ファンCEO 私は、(クラウドコンピューティングやスマートフォンといった)激動要素によって半導体産業の在り方が変わったと考えています。私たちも、需要が供給を上回る状態になってしまっています。それは確かなのですが、直近の四半期(2021年1〜3月)の実績を見れば分かる通り、毎年大幅に成長できる程度には十分な供給能力を確保しています。この第2四半期(4〜6月)も十分な供給をしてきています。

 しかし、本当はもっと供給できればと思っています。(それでも)私たちはよりよく成長するための供給量は確保しています。支えてくれるサプライチェーンやパートナー企業に感謝します。

(※1)NVIDIA CMP:NVIDIAが開発したマイニングに特化したGPU。ディスプレイ出力は用意されない代わりに、冷却効率を高めることで電力効率も改善している(参考リンク

 以下のようなやりとりもあった。

―― (GeForceの)ハッシュレート制限は将来も続けるのでしょうか。「ハッシュレート制限あり」「ハッシュレート制限なし」の両方を売り分ける可能性もあるのでしょうか。

ファンCEO 先に2つ目の質問に答えておくと、未来は分からないとだけ言っておきます。

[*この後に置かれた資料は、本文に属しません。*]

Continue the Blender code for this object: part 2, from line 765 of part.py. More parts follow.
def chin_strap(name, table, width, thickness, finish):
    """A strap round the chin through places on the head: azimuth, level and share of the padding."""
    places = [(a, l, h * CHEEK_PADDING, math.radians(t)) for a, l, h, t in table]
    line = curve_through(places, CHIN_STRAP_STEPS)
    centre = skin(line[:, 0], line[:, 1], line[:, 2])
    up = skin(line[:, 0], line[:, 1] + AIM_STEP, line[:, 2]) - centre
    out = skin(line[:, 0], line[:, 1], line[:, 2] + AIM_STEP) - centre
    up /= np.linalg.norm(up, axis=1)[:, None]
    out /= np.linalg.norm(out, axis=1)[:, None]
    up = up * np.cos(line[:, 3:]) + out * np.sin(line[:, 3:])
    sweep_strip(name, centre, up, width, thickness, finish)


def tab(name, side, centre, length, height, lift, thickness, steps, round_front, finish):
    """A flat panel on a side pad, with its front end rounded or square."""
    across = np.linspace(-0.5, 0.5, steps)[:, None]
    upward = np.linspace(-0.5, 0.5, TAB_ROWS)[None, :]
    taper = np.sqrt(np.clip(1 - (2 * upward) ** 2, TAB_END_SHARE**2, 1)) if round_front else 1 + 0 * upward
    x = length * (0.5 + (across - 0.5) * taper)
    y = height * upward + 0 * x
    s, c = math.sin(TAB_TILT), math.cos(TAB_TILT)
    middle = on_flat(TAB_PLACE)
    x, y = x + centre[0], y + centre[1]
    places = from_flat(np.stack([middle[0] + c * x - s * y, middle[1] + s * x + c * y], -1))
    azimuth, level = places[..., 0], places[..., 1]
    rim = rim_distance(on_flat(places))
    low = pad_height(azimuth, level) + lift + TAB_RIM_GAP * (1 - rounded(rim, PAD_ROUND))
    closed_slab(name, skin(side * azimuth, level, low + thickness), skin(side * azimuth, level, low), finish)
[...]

 私たちがハッシュレートの制限をしているのは、ゲーマー向けのGeForceの供給を制御し、守るためです。一方で、(先述の通り)仮想通貨マイニングのためのソリューションとして、CMPも用意しました。私は、これらの取り組みがGeForceの価格をより手頃にし、欲しいと思うユーザーに行き届くことにつながると考えます。

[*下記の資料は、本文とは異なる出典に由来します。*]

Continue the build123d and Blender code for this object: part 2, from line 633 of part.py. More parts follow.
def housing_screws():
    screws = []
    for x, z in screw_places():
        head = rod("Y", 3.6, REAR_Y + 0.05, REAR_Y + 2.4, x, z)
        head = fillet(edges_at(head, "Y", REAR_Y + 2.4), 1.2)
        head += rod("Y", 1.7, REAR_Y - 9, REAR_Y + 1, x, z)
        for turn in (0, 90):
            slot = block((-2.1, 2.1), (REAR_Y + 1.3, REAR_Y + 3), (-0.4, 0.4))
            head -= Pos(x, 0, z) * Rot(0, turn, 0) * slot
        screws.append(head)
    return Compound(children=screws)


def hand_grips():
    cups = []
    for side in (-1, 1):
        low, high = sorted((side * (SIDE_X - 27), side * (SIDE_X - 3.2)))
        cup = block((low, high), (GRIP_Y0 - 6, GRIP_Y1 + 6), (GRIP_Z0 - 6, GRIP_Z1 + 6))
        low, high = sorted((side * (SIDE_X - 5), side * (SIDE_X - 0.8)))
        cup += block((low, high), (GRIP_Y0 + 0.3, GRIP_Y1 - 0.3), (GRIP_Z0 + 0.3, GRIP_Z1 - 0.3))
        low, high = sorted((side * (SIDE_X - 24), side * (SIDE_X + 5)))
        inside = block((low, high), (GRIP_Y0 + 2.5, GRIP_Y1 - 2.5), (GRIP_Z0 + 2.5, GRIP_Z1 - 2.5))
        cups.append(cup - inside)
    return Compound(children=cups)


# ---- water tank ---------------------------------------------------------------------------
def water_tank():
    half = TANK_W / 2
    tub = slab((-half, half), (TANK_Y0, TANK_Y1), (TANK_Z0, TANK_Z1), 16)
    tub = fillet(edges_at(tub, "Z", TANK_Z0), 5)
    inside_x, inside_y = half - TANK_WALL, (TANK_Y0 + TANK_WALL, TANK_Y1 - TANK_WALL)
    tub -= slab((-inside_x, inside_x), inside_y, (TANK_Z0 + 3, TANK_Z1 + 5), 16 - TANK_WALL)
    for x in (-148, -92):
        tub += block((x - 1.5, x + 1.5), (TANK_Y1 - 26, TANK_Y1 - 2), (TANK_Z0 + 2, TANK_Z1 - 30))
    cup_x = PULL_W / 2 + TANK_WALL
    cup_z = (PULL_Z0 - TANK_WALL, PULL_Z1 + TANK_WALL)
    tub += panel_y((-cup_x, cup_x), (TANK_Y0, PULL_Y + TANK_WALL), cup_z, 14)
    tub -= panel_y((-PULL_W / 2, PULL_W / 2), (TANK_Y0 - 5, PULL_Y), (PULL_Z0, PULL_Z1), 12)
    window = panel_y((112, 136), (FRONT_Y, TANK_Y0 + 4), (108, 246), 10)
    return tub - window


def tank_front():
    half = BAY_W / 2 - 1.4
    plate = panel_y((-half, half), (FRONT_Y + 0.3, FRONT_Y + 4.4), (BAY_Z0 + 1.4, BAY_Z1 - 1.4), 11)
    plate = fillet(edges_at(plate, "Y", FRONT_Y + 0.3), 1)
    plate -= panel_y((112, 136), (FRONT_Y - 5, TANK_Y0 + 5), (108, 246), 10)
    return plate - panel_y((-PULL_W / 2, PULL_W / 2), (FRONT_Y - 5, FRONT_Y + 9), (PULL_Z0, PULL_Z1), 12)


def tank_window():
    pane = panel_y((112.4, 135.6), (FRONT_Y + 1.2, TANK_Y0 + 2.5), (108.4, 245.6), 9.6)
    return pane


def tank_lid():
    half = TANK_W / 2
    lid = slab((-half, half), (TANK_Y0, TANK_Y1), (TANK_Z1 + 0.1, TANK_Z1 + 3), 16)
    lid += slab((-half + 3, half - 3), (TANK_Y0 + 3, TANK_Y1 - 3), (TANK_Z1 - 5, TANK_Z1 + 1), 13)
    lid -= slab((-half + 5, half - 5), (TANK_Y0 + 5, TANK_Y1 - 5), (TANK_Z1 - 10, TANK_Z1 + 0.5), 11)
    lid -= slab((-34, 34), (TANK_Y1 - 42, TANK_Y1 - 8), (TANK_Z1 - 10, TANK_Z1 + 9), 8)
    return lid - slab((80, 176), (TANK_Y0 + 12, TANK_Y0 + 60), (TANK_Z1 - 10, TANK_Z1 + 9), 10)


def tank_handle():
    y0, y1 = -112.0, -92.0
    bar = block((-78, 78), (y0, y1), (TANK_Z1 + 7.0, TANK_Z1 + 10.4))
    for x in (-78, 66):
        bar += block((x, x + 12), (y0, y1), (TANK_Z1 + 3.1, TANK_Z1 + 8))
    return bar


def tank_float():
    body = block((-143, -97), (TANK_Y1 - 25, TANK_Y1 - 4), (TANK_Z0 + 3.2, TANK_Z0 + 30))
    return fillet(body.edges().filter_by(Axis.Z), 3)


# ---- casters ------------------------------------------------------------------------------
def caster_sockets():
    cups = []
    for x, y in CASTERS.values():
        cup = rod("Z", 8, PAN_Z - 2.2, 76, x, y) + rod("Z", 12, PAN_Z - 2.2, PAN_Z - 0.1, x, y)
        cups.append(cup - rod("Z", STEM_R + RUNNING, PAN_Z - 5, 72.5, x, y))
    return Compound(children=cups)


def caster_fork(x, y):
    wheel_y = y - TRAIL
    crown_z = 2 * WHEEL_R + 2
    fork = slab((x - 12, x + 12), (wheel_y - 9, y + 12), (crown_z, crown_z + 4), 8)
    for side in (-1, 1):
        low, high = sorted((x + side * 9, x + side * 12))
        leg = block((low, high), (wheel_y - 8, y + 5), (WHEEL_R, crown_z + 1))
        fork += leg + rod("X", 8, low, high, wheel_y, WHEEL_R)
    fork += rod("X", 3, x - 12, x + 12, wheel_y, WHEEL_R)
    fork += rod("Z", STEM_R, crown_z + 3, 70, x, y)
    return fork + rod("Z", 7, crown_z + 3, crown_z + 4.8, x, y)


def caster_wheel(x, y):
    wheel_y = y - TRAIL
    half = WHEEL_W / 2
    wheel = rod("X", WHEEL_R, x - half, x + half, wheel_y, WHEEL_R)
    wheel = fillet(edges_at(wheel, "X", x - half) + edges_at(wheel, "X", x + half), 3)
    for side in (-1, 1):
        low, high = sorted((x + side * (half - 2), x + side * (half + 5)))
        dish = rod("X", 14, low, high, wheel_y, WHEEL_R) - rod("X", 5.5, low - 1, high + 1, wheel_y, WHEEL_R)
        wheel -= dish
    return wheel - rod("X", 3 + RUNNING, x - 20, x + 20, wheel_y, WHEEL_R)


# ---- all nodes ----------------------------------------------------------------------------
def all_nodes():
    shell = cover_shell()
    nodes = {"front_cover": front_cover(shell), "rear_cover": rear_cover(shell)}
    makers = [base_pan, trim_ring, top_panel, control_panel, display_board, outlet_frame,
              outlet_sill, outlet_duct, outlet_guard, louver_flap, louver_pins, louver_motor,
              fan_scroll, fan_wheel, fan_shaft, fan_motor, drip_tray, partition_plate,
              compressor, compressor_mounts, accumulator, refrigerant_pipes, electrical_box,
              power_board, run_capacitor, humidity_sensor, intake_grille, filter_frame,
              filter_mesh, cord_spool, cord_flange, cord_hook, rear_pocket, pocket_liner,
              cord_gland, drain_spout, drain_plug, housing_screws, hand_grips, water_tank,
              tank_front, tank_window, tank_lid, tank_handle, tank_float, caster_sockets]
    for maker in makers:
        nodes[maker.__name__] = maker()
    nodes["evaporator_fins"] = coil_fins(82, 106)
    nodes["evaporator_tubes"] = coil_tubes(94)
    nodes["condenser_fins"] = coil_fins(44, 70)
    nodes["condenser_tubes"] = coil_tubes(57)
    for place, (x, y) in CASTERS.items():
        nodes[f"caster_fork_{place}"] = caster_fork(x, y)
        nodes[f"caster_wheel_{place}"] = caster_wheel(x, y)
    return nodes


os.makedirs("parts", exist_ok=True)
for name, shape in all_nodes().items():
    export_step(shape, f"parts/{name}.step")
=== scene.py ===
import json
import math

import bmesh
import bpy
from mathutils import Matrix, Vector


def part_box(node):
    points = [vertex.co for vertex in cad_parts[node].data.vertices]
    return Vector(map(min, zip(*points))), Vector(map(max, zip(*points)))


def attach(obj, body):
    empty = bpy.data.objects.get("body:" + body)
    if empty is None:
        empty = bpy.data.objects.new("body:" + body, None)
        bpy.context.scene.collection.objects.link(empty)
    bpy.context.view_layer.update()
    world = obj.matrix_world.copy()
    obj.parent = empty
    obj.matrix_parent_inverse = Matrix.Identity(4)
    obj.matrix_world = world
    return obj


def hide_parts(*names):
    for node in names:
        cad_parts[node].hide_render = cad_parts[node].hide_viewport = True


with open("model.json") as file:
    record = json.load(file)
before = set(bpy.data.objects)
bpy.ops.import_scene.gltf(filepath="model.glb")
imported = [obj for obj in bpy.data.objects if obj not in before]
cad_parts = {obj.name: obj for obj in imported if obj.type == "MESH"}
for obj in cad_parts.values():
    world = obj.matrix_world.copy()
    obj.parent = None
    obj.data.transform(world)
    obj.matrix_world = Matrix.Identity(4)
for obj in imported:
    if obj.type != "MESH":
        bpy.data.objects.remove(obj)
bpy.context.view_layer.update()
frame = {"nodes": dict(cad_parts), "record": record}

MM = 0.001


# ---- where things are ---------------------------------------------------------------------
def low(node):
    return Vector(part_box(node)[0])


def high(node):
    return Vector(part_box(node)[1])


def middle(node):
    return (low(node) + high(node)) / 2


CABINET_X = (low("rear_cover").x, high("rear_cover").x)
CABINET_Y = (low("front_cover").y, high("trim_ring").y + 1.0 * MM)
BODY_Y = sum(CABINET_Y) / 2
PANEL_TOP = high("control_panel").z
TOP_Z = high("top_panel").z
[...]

 私は近い将来において仮想通貨マイニングが無くなることはないと考えます。仮想通貨自体も(社会に)定着するとも思っています。仮想通貨は「価値の交換」をする上では合理的なものです。「価値の保存」については議論が分かれる所ですが、現実に価値の交換は行われています。

 しかし、もっと重要なのはイーサリアム(Ethereum)や、将来の類似形態は、取引の安全性を確保する上で優れた分散型ブロックチェーン技術であるということです。ブロックチェーンには何らかの基礎的な“価値”が必要で、それは「採掘」される必要があります。これが、仮想通貨が残り続けると考える理由です。

 例えイーサリアムが今“熱い”状況であっても、1年後にはある程度落ち着くでしょう。それでも仮想通貨マイニング自体は続きます。私の直感ではありますが、(NVIDIAには)CMPとGeForceがあって、マイナーにはCMPを提供できると思っています。(以下略)

 マイニング専用GPUであるCMPを用意する一方で、GeForce RTX 30シリーズにおけるハッシュレートを制限することで、マイニング用途でGeForceを購入するマイナーが減り、結果として供給が増え、価格は落ち着く――そのように考えているようだ。